And I'd be lying if I didn't say I had an absolute blast doing it. We only practiced for a couple of days leading up to it and like I've already said it really wasn't a big deal for the actors (it was more for the awesome writers) but I'll be damned if I didn't pretend it was going to be my breakout performance of 2013! I was nervous and excited and was completely prepared to see Lorne Michaels sitting in the front row when the lights came on. Jk. But seriously, because I'm just huge a loser like that.
The theater dork inside of me that I have been trying to keep quiet for almost thirteen years now is fighting her way back to surface begging to do something obnoxious (and probably in a New Jersey accent) on stage. Let's take a look at the many creepy faces I make while in front of an audience, shall we? (I apologize ahead of time for the quality of photos, stage lighting isn't very forgiving. I don't actually glow in person.)

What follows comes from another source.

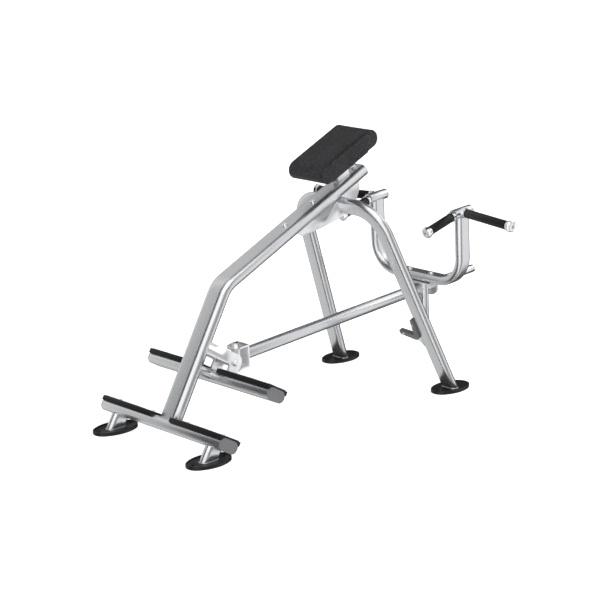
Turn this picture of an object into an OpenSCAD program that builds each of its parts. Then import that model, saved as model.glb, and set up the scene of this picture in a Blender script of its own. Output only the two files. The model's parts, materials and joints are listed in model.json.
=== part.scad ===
// Plate-loaded incline lever row with a chest pad. +Z is up, +Y is to the rear, +X is the user's right.
// The origin is on the floor, under the middle of the whole machine.

/* [Tubes] */
// Long side of the spine and foot bar section
big_w = 101.6; // [92:0.1:108]
// Short side of the spine and foot bar section
big_t = 50.8; // [46:0.1:54]
// Long side of the leg and handle section
mid_w = 76.2; // [70:0.1:82]
// Short side of the leg and handle section
mid_t = 38.1; // [34:0.1:40]
// Wall of every flat-oval tube
wall = 3; // [2:0.1:4]

/* [Spine] */
// Slope of the lower spine above the floor, in degrees
lower_slope = 60.7; // [58:0.1:63]
// Slope of the upper spine above the floor, in degrees
upper_slope = 24.66; // [23:0.01:26]
// Length of the lower spine, from the foot bar's axis to the corner
corner_u = 593; // [580:1:610]
// Length of the upper spine, from the corner to its end
upper_len = 874; // [865:1:900]
// Radius of the spine's bend
spine_bend = 110; // [90:1:140]

/* [Foot bars] */
// Length of each foot bar
bar_len = 700; // [680:1:720]
// Height of the lower foot bar's axis
bar_z = 77; // [74:1:80]
// Distance of the upper foot bar behind the lower spine's line
bar_back = 149.4; // [144:0.1:154]
// Distance of the upper foot bar above the lower one, along the spine
bar_up = 250.3; // [244:0.1:256]
// Where each foot grip starts, from the middle
grip_in = 54; // [53:1:70]

/* [Feet] */
// Length of a foot
foot_len = 209; // [200:1:215]
// Width of a foot
foot_w = 123; // [115:1:128]
// Thickness of a foot under its rim
foot_t = 11; // [10:1:13]
// Half the distance between the front legs
front_leg_x = 278.7; // [270:0.1:285]
// Half the distance between the rear legs at the floor
rear_leg_x = 326.7; // [320:0.1:332]

/* [Rear arch] */
// Place of the arch along the upper spine
arch_p = 700; // [690:1:710]
// Splay of each leg, in degrees
splay = 6.8; // [6:0.1:7.5]
// Radius of the arch's bends
arch_bend = 131; // [120:1:165]

/* [Chest pad] */
// Length of the pad along the spine
pad_len = 366; // [350:1:380]
// Width of the pad
pad_w = 203; // [195:1:210]
// Thickness of the pad's round ends
pad_t = 82; // [78:1:86]
// Middle of the pad along the upper spine
pad_p = 768; // [760:1:776]
// Height of the pad's top above the spine's line
pad_top = 182; // [178:1:186]

/* [Lever] */
// Pivot's distance behind the lower spine's line
pivot_back = 184.5; // [182:0.1:187]
// Pivot's distance up the spine from the foot bar's axis
pivot_up = 332; // [330:0.1:334]
// Rise of the lever to the rear, in degrees
lever_rise = 4.2; // [3.5:0.1:4.5]
// Diameter of the lever tube
lever_d = 50.8; // [48:0.1:52]
// Distance of the swivel bolt behind the pivot
swivel_s = 48; // [46:1:50]
// Distance of the plate stop from the pivot
stop_s = 1243; // [1238:1:1260]
// Diameter of the plate stop
stop_d = 95; // [90:1:100]
// Distance of the horn's end from the pivot
horn_s = 1543; // [1500:1:1560]
// Diameter of the weight horn
horn_d = 35; // [34:0.1:36]
// Height of the bottom of the lever's post above the lever's axis
post_low = -190; // [-210:1:-150]

/* [Handles] */
// Half the distance between the uprights of the handle frame
upright_x = 247.5; // [240:0.1:252]
// Distance of the handle frame from the pivot
frame_s = 1186; // [1184:1:1188]
// Height of the handle frame's cross tube above the lever's axis
cross_t = 59; // [58:1:60]
// Height of the cross heads above the lever's axis
head_t = 385; // [370:1:395]
// Radius of the handle frame's bends
frame_bend = 125; // [110:1:140]
// Diameter of a cross head
head_d = 44.5; // [42:0.1:46]
// Diameter of a rubber grip
rubber_d = 39; // [37:0.1:40]

/* [Hidden] */
$fn = 64;

// Clearance of a running fit, on the radius
run = 0.05;
// Gap between a fixed part and a moving part's face
gap = 0.3;
// Gap left where a straight plate meets a round tube of its own body
seat = 0.2;
SIDES = [-1, 1];

// Line of the lower spine, a little behind the foot bar's axis
spine_back = 7;
lean = 90 - lower_slope;
corner_y = spine_back * cos(lean) + corner_u * sin(lean);
corner_z = bar_z - spine_back * sin(lean) + corner_u * cos(lean);
bend_turn = lower_slope - upper_slope;
bend_reach = spine_bend * tan(bend_turn / 2);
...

This is definitely my "I'm not a big deal, but actually I really am, so pour me another scotch, bartender" face.
And this is my "Oh really? That's super interesting, but I'm not actually listening to anything you're saying," face.
Then we have my "deer in the headlights pretending to sing Christmas carols while staring into the dark audience wondering if the guys behind me are also staring into the dark audience" look. As you can see they weren't.

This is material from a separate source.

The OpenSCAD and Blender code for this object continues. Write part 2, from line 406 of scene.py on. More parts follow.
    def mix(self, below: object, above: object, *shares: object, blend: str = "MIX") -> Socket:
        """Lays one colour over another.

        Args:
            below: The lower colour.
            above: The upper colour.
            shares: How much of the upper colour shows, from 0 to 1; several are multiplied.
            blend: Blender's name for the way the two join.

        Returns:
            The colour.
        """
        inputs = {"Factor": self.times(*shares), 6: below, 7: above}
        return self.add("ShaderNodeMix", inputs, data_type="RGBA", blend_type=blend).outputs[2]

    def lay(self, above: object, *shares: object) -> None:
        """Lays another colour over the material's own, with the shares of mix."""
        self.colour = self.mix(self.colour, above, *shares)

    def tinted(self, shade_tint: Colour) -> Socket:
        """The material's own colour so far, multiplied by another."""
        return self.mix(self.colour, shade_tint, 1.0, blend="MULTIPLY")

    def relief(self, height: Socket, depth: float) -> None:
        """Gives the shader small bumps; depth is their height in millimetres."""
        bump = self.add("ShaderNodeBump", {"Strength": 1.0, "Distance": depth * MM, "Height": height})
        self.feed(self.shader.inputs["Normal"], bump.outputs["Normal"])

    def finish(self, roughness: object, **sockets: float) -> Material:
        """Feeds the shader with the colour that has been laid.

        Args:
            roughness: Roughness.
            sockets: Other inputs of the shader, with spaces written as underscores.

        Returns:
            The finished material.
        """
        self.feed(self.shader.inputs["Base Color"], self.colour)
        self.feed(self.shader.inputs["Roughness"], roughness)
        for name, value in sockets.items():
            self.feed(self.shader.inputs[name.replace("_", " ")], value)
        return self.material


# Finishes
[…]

"You know the thing of it is, I was just gonna suggest... Oh shit I'm losing my train of thought" look.
"I'm falling asleep while looking disgruntled" look.
I saved the best for last. This is my "little dancing Jewish boy from the Ring" look.
Jk. I have no idea what happened with this photo. But we can all agree it's the best, right? If there was a talent agent in the audience last night I am definitely expecting a call today.
That's all I've got. Don't forget that Christmas Eve is officially one week from today. I hope you're all ready, I know I am. See you later, or as highschool-me used to sign all of my diary entries,
"Later Daze- Tay #22"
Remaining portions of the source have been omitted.